In his chapter on ‘What this CEO thing is about’ he defines passion as a key quality in an “A player”. 

For him it boils down to caring about large and small issues.  It’s not about being flashy or loud.  “It’s something that comes from deep inside.  Great organisations can ignite passion”.

 

Why passion is just as important for businesses in the new media

Passion is just as important today as in Welch’s time.  Gallup Management Journal agree with this idea in a brilliant and clear analysis on how companies can capitalise on social media to acquire new customers.  Their Customer Engagement Hierarchy on the first page is a graphic that puts passion at the top of the pyramid.  Authentic passion mobilises customers to want to work with you.  It leads to an emotional connection that is so compelling.

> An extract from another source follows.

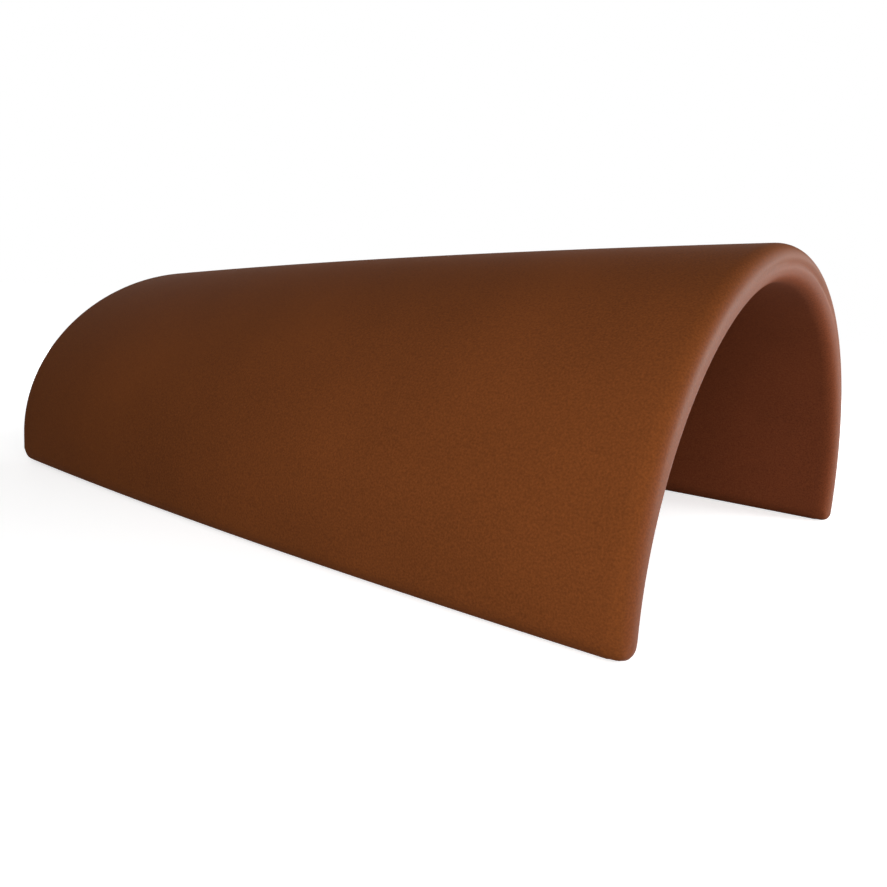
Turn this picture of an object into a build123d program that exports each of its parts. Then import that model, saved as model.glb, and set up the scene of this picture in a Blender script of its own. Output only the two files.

How do I do let passion work for me?

So how can you let your passion communicate the value of your business?  My key suggestion would be to speak about the things that excite you in your work - that will light your audience up and make them want to work with you.  If you're not able to create genuine passion on a topic, find a way to change that from the inside. 

 
Healthy in Mind viewpoint:  Honest passion is a powerful authentic tool in selling.  What might it do to your business performance to let your customers see what you’re genuinely passionate about?